Friday, April 20, 2018
Health

Help available in Hernando to understand Obamacare options

BROOKSVILLE — Hernando County residents who want to know more about the Obamacare insurance exchanges and want to get the information from a live person have a few options.

The Nature Coast Community Health Center has hired two counselors to help people learn more about — and sign up for — the insurance exchanges, which opened Tuesday.

One of the counselors, Mary Ann Bonometti, spent the first week passing out brochures and answering phone calls. The second counselor should be in action this week.

"We've had a pretty steady stream of people walking in or calling, basically just looking for information at this point," Bonometti said.

For now, the counselors will be based at the center's Brooksville and Spring Hill sites, but eventually will rotate to other locations such as public libraries and community centers.

The certified counselors hired by the health center — which is operated by the Hernando County Health Department with federal grant money — are not the same as the so-called patient navigators paid for by the Centers for Medicare & Medicaid Services, but they serve the same purpose. The trained advisers work in the field and on the phone.

Childhood Development Services, a 46-year-old private nonprofit organization based in Ocala, received grant money to provide two navigators for Hernando and Citrus counties. Brandi Cooney, the agency's public relations and business development director, is one of the navigators. Another should be hired and working soon.

The navigators will be setting up outposts throughout the county, but people are asked to call and make an appointment, Cooney said.

Would-be consumers are asked to keep a few things in mind.

First, come prepared. Navigators and counselors aren't paid on commission and cannot recommend a specific plan, but can guide people to one that will work for them based on a number of factors. Bring Social Security or immigration identification numbers, as well as information about income, medications, preferred doctors and specialists.

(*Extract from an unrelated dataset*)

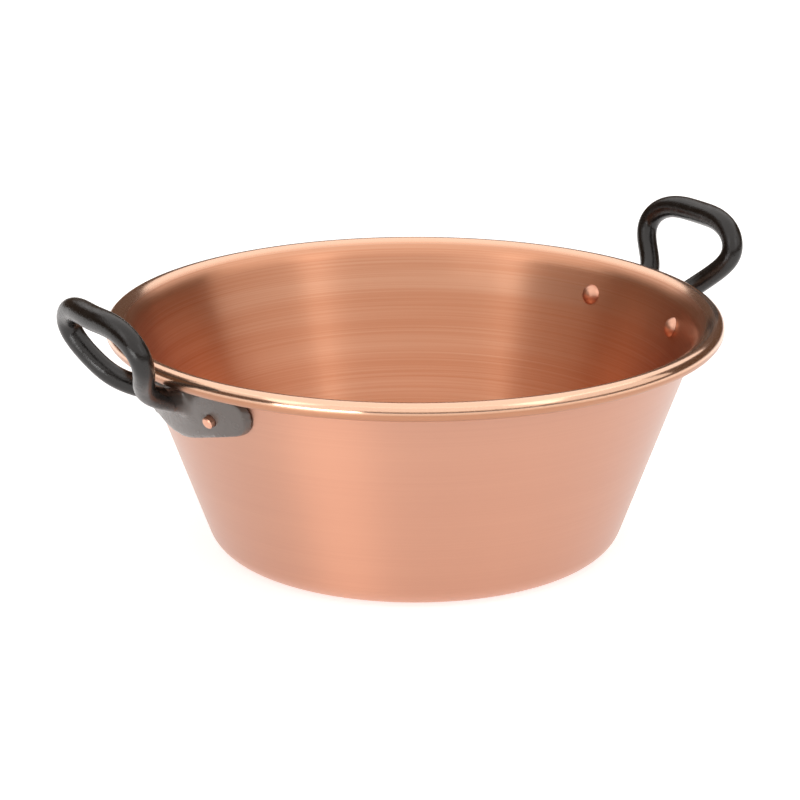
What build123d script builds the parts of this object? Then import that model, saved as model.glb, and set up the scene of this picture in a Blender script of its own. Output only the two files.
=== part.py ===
from build123d import *
from math import acos, asin, atan2, cos, degrees, radians, sin, sqrt, tan
import os

# Jam pan: a wide copper pan with a rolled, wired rim and two cast iron loop handles.
# Millimetres, +Z up. The origin is the middle of the base's underside. The handles
# stand on the X axis, the right one towards +X, and the front of the pan is towards -Y.

# Copper sheet
sheet = 1.5
rim_diameter = 360.0
pan_height = 139.0
floor_diameter = 236.0
corner_radius = 19.0

# Rolled rim: the sheet leans outwards in a flare and curls round a wire
wire_diameter = 7.0
wire_clearance = 0.15
wire_stand_off = 9.3
flare_radius = 16.0
curl_gap = 0.5

# Rivets: each handle's two sit at one drop below the rim, a little apart between the
# handles, and their angles are measured from the middle of the handle's loop
rivet_diameter = 7.0
rivet_clearance = 0.1
right_rivet_drop = 22.0
left_rivet_drop = 26.5
rivet_angles = [-18.6, 12.6]
head_diameter = 12.5
head_height = 4.0
stub_height = 3.4
stub_edge = 0.6

# Plate of a handle, curved with the wall and centred on its two rivets
plate_length = 142.0
plate_thickness = 4.6
plate_top_drop = 12.4
plate_end_drop = 30.3
plate_middle_drop = 50.6
plate_top_radius = 6.0
plate_end_radius = 15.0
plate_middle_radius = 60.0
plate_edge = 1.2
plate_clearance = 0.05
rim_clearance = 0.4

# Stations of one leg, from inside the plate to the last before the middle of the grip:
# how far each stands outside the rim, to the side and above the rim, and how high and
# how thick the bar is there
leg_outs = [-22.6, -13.1, -3.2, 5.5, 11.9, 16.7, 20.6, 23.8, 26.3, 28.4, 29.8, 30.7]
leg_offsets = [10.2, 13.5, 15.9, 18.6, 22.7, 29.4, 37.0, 41.0, 38.3, 30.6, 20.8, 10.6]
leg_rises = [-23.4, -20.9, -17.7, -13.5, -8.3, -1.8, 5.7, 13.7, 21.4, 27.1, 29.9, 30.6]
leg_heights = [18.1, 13.8, 11.3, 10.2, 10.0, 10.3, 10.9, 11.7, 12.3, 13.0, 13.5, 13.8]
leg_thicknesses = [15.4, 12.8, 11.1, 10.3, 10.1, 10.4, 10.9, 11.6, 12.3, 12.9, 13.5, 13.9]
grip_reach = 31.1
grip_rise = 30.5
grip_width = 13.9
corner_share = 0.45
crown_height = 110.0

# Rim and wall lines that follow from the sizes above
rim_radius = rim_diameter / 2
floor_radius = floor_diameter / 2
bore_radius = wire_diameter / 2 + wire_clearance
bead_radius = bore_radius + sheet
bead = Vector(rim_radius - bead_radius, pan_height - bead_radius)
bead_run = bead - Vector(floor_radius, 0)
wall_stand_off = wire_stand_off - sheet
lean = degrees(atan2(bead_run.X, bead_run.Y) - asin(wall_stand_off / bead_run.length))
wall_way = Vector(sin(radians(lean)), cos(radians(lean)))
corner_angle = 90 - lean
corner_run = corner_radius * tan(radians(corner_angle / 2))
flare_run = sqrt((flare_radius - bead_radius) ** 2 - (flare_radius - wire_stand_off) ** 2)
flare_angle = degrees(acos((flare_radius - wire_stand_off) / (flare_radius - bead_radius)))
wall_length = bead_run.dot(wall_way) - flare_run

# Angle at the wire between the flare's end and the place where the curl meets the sheet
outer_flare = flare_radius - sheet
wire_to_flare = flare_radius - bead_radius
meeting = (outer_flare**2 - wire_to_flare**2 - bead_radius**2) / (2 * wire_to_flare * bead_radius)
curl_angle = 360 - degrees(acos(meeting) + curl_gap / bead_radius)


def wall_radius(level):
    return floor_radius + level * tan(radians(lean))


def on_wall(angle, level, stand_off):
    # point outside the wall, measured square to it
    out = wall_radius(level) + stand_off * cos(radians(lean))
    up = level - stand_off * sin(radians(lean))
    return Vector(out, 0, up).rotate(Axis.Z, angle)


def rivet_plane(angle, drop):
    # plane on the wall's outer face, with its normal pointing away from the pan
    outwards = Vector(cos(radians(lean)), 0, -sin(radians(lean))).rotate(Axis.Z, angle)
    sideways = Vector(0, 1, 0).rotate(Axis.Z, angle)
    return Plane(on_wall(angle, pan_height - drop, 0), x_dir=sideways, z_dir=outwards)


seat_radius = wall_radius(pan_height - left_rivet_drop)
right_rivets = [rivet_plane(angle, right_rivet_drop) for angle in rivet_angles]
left_rivets = [rivet_plane(180 + angle, left_rivet_drop) for angle in rivet_angles]
hole_radius = rivet_diameter / 2 + rivet_clearance
hole_depth = sheet + plate_thickness + stub_height
head_gap = (head_diameter / 2) ** 2 / seat_radius / 2 + rivet_clearance

# Pan body
with BuildPart() as pan_body:
    with BuildSketch(Plane.XZ):
        with BuildLine():
            below = Line((0, 0), (floor_radius - corner_run, 0))
            heel = JernArc(below @ 1, (1, 0), corner_radius, corner_angle)
            outside = Line(heel @ 1, Vector(floor_radius, 0) + wall_way * wall_length)
            flare = JernArc(outside @ 1, wall_way, outer_flare, -flare_angle)
            curl = JernArc(flare @ 1, flare % 1, bore_radius, -curl_angle)
            above = Line((0, sheet), (floor_radius - corner_run, sheet))
            hollow = JernArc(above @ 1, (1, 0), corner_radius - sheet, corner_angle)
            wall_face = Vector(-wall_way.Y, wall_way.X) * sheet
            inside = Line(hollow @ 1, outside @ 1 + wall_face)
            throat = JernArc(inside @ 1, wall_way, flare_radius, -flare_angle)
            roll = JernArc(throat @ 1, throat % 1, bead_radius, -curl_angle)
            Line(curl @ 1, roll @ 1)
            Line((0, 0), (0, sheet))
        make_face()
    revolve(axis=Axis.Z)
    with Locations(*right_rivets, *left_rivets):
        Hole(hole_radius, hole_depth)
pan_body.part.label = "pan_body"

# Rim wire
with BuildPart() as rim_wire:
    with BuildSketch(Plane.XZ):
        with Locations((bead.X, bead.Y)):
            Circle(wire_diameter / 2)
    revolve(axis=Axis.Z)
rim_wire.part.label = "rim_wire"

# Space that the pan takes up, which the handles are cut clear of
wall_gap = plate_clearance / cos(radians(lean))
with BuildPart() as pan_space:
    with BuildSketch(Plane.XZ):
        with BuildLine():
            low = (wall_radius(0) + wall_gap, 0)
            high = (wall_radius(pan_height) + wall_gap, pan_height)
            Polyline((0, 0), low, high, (0, pan_height), close=True)
        make_face()
        with Locations((bead.X, bead.Y)):
            Circle(bead_radius + rim_clearance)
    revolve(axis=Axis.Z)

# Layer round the wall that the handle plates are cut from
plate_gap = wall_gap + plate_thickness / cos(radians(lean))
with BuildPart() as plate_layer:
    with BuildSketch(Plane.XZ):
        with BuildLine():
            Polyline(
                (wall_radius(0) + wall_gap, 0),
                (wall_radius(0) + plate_gap, 0),
                (wall_radius(pan_height) + plate_gap, pan_height),
                (wall_radius(pan_height) + wall_gap, pan_height),
                close=True,
            )
        make_face()
    revolve(axis=Axis.Z)


def leg_stations(side):
    stations = []
    for out, offset, rise, height, thickness in zip(
        leg_outs, leg_offsets, leg_rises, leg_heights, leg_thicknesses
    ):
        centre = Vector(rim_radius + out, side * offset, pan_height + rise)
        stations.append((centre, height, thickness))
    return stations


# Stations of the whole loop, from one root over the grip to the other
grip = (Vector(rim_radius + grip_reach, 0, pan_height + grip_rise), grip_width, grip_width)
stations = leg_stations(-1) + [grip] + leg_stations(1)[::-1]
crown = Vector(seat_radius, 0, pan_height + crown_height)
plate_angle = sum(rivet_angles) / len(rivet_angles)
plate_way = Vector(1, 0, 0).rotate(Axis.Z, plate_angle)

# Casting that both handles are made from
with BuildPart() as casting:
    with BuildSketch(Plane((0, 0, 0), x_dir=plate_way.rotate(Axis.Z, 90), z_dir=plate_way)):
        with BuildLine():
            Polyline(
                (-plate_length / 2, pan_height - plate_top_drop),
                (plate_length / 2, pan_height - plate_top_drop),
                (plate_length / 2, pan_height - plate_end_drop),
                (0, pan_height - plate_middle_drop),
                (-plate_length / 2, pan_height - plate_end_drop),
                close=True,
            )
        make_face()
        fillet(vertices().group_by(Axis.Y)[-1], plate_top_radius)
        fillet(vertices().group_by(Axis.Y)[1], plate_end_radius)
        fillet(vertices().group_by(Axis.Y)[0], plate_middle_radius)
    extrude(amount=rim_radius)
    add(plate_layer.part, mode=Mode.INTERSECT)
    fillet(faces().filter_by(GeomType.CONE).sort_by(SortBy.AREA)[-1].edges(), plate_edge)
    for index, (centre, height, thickness) in enumerate(stations):
        before = stations[max(index - 1, 0)][0]
        after = stations[min(index + 1, len(stations) - 1)][0]
        along = (after - before).normalized()
        upright = (crown - centre) - along * (crown - centre).dot(along)
        with BuildSketch(Plane(centre, x_dir=upright, z_dir=along)):
            RectangleRounded(height, thickness, corner_share * min(height, thickness))
    loft()
    add(pan_space.part, mode=Mode.SUBTRACT)

# Right handle
with BuildPart() as handle_right:
    add(casting.part)
    with Locations(*right_rivets):
        Hole(hole_radius, hole_depth)
handle_right.part.label = "handle_right"

# Left handle, half a turn round the pan
with BuildPart() as handle_left:
    add(casting.part, rotation=(0, 0, 180))
    with Locations(*left_rivets):
        Hole(hole_radius, hole_depth)
handle_left.part.label = "handle_left"


def make_rivet(plane, label):
    # domed head inside the pan, shank through the wall and the plate, flat stub outside
    head_seat = -sheet - head_gap
    crown_end = head_seat - head_height
    stub_end = plate_thickness + stub_height
    shank = rivet_diameter / 2
    with BuildPart() as rivet:
        with BuildSketch(Plane(plane.origin, x_dir=plane.z_dir, z_dir=plane.x_dir)):
            with BuildLine():
                dome = TangentArc((crown_end, 0), (head_seat, head_diameter / 2), tangent=(0, 1))
                Polyline(
                    dome @ 1,
                    (head_seat, shank),
                    (stub_end - stub_edge, shank),
                    (stub_end, shank - stub_edge),
                    (stub_end, 0),
                    dome @ 0,
                )
            make_face()
        revolve(axis=Axis(plane.origin, plane.z_dir))
    rivet.part.label = label
    return rivet.part


rivets = [
    make_rivet(right_rivets[0], "rivet_right_front"),
    make_rivet(right_rivets[1], "rivet_right_back"),
    make_rivet(left_rivets[0], "rivet_left_back"),
    make_rivet(left_rivets[1], "rivet_left_front"),
]

os.makedirs("parts", exist_ok=True)
export_step(pan_body.part, "parts/pan_body.step")
export_step(rim_wire.part, "parts/rim_wire.step")
export_step(handle_right.part, "parts/handle_right.step")
export_step(handle_left.part, "parts/handle_left.step")
for rivet in rivets:
    export_step(rivet, f"parts/{rivet.label}.step")
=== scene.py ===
import math

import bmesh
import bpy
from mathutils import Matrix, Vector


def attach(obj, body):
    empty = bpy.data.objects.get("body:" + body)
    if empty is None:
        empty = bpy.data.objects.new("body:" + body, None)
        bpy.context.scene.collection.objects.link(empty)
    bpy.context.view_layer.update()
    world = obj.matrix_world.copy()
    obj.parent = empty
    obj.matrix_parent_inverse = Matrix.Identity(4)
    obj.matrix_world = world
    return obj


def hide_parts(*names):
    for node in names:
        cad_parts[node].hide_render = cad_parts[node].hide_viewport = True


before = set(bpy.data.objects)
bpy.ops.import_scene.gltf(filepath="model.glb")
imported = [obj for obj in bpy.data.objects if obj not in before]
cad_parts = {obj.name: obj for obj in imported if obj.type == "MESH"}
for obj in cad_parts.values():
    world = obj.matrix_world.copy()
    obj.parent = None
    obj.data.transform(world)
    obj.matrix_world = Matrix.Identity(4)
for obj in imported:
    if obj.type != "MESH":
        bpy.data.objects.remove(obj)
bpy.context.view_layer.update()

mm = 0.001


def srgb(code):
    # hex colour as seen on screen, turned to the linear values that the shaders take
    values = []
    for place in (0, 2, 4):
        part = int(code[place:place + 2], 16) / 255
        values.append(part / 12.92 if part <= 0.04045 else ((part + 0.055) / 1.055) ** 2.4)
    return (*values, 1.0)


def addNode(tree, kind, settings=None, **links):
    # one node with its settings and links. Where sockets share a name they go by number: 6 in
    # the settings, in6 among the links
    node = tree.nodes.new(kind)
    for name, value in (settings or {}).items():
        if isinstance(name, int) or name in node.inputs:
            node.inputs[name].default_value = value
        else:
            setattr(node, name, value)
    for name, source in links.items():
        socket = int(name[2:]) if name.startswith("in") else name
        tree.links.new(source, node.inputs[socket])
    return node


def newMaterial(name):
    material = bpy.data.materials.new(name)
    material.use_nodes = True
    material.node_tree.nodes.clear()
    return material, material.node_tree


def dress(thing, material):
    thing.data.materials.clear()
    thing.data.materials.append(material)


def clearSelection():
    if bpy.context.object and bpy.context.object.mode != "OBJECT":
        bpy.ops.object.mode_set(mode="OBJECT")
    bpy.ops.object.select_all(action="DESELECT")


def workOn(piece):
    clearSelection()
    piece.select_set(True)
    bpy.context.view_layer.objects.active = piece


def addModifier(piece, kind, **settings):
    # added, set and applied at once
    workOn(piece)
    modifier = piece.modifiers.new(kind.lower(), kind)
    for name, value in settings.items():
        setattr(modifier, name, value)
    bpy.ops.object.modifier_apply(modifier=modifier.name)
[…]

Consumers who are currently insured and are curious to know if they can get better, cheaper insurance should bring current policy numbers.

Navigators and counselors undergo background checks and do not keep personal information or copies of documents.

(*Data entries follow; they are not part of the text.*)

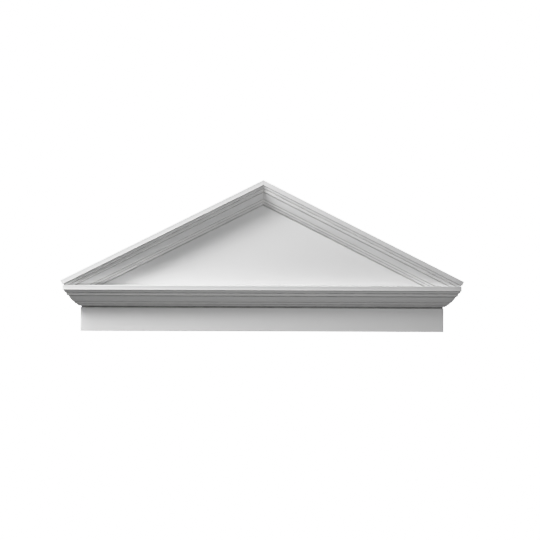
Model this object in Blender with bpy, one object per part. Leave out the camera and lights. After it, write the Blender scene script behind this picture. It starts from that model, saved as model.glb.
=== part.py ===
"""Peaked cap pediment: a flat board dressed with a level crown moulding and two raking ones.

Metres, +Z up. The front faces -Y, and the back lies flat on the wall plane, y = 0.
The origin is on the back, on the centre line, level with the top of the horizontal crown.
"""

import math

import bmesh
import bpy
from mathutils import Matrix, Vector

# Driving dimensions
FRIEZE_LENGTH = 1.524
FRIEZE_HEIGHT = 0.1060
BOARD_THICKNESS = 0.025
PITCH = 6 / 12
CROWN_PROJECTION = 0.065
JOINT_GAP = 0.0003

# How far a raking crown's square end stands above the horizontal crown's top front corner,
# measured square to the slope.
RAKE_HEEL = 0.0224

# Members of the crown moulding, from its top front corner down: drop, set-back, and the rise of
# its curve, positive where it is round, negative where it is hollow and 0 where it is flat.
CROWN_MEMBERS = {
    "top fillet": (0.0190, 0.0, 0.0),
    "soffit of the top fillet": (0.0010, 0.0035, 0.0),
    "bevel": (0.0110, 0.0080, -0.0006),
    "upper quirk": (0.0020, 0.0040, 0.0),
    "middle fillet": (0.0085, 0.0, 0.0),
    "soffit of the middle fillet": (0.0025, 0.0090, 0.0),
    "ovolo": (0.0250, 0.0155, 0.0015),
    "lower quirk": (0.0020, 0.0050, 0.0),
    "lower fillet": (0.0060, 0.0, 0.0),
    "cove": (0.0060, 0.0105, -0.0015),
    "bottom fillet": (0.0055, 0.0030, 0.0),
}
CURVE_STEPS = 12

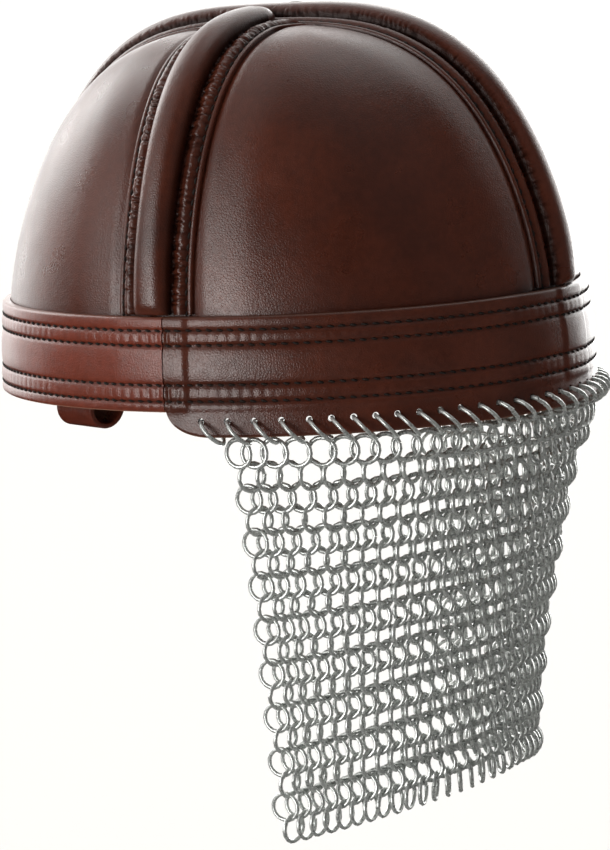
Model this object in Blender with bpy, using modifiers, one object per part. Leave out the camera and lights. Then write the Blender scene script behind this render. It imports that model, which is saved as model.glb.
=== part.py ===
"""Leather helmet with four moulded panels, raised ribs, a brow band and a hanging mail curtain.

Metres, +Z up. The wearer faces -Y, and the wearer's left is +X. The origin is the centre of the
head opening, level with the front band's lower edge.
"""
import math

import bmesh
import bpy
from mathutils import Matrix, Vector

MM = 0.001
CLEAR = 0.3 * MM                     # gap between pieces that touch

# Brow band: the plan is an ellipse, measured on the outer face at the level of FLARE_LEVEL
HALF_LENGTH = 118.0 * MM
HALF_WIDTH = 101.0 * MM
BAND_HEIGHT = 35.0 * MM
FLARE_LEVEL = 24.5 * MM
FLARE = 0.067                        # outward lean of the band's wall, mm per mm downwards
BACK_BAND_WALL = 2.4 * MM
FRONT_BAND_WALL = 2.8 * MM
LAP_ANGLE = -1.0                     # degrees behind the temple where the front piece ends
LAP_LENGTH = 8.0 * MM
SKIVED_WALL = 0.9 * MM               # back piece, thinned where it lies under the front piece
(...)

Also, be patient. Navigators and counselors don't have special access to healthcare.gov, the official exchange website that struggled to meet the first week's demand. Like many others, Bonometti and Cooney had trouble accessing the site. Bonometti waited as long as 45 minutes and still never made it in far enough to enroll someone in a plan.

"The volume of consumers should start slowing down next week or the following week," Cooney said.

It might make the most sense to start with a licensed insurance agent, said Don Burgher, owner of Florida Insurance Brokers in Brooksville.

Agents have a level of expertise beyond what navigators and counselors can offer and will be there to help when a claim is made, Burgher said.

"You don't want to find out that you have a health insurance plan that doesn't meet your needs once you're in the hospital," he said. "Being able to understand all of your options is very important. That really can only be done by a licensed insurance agent."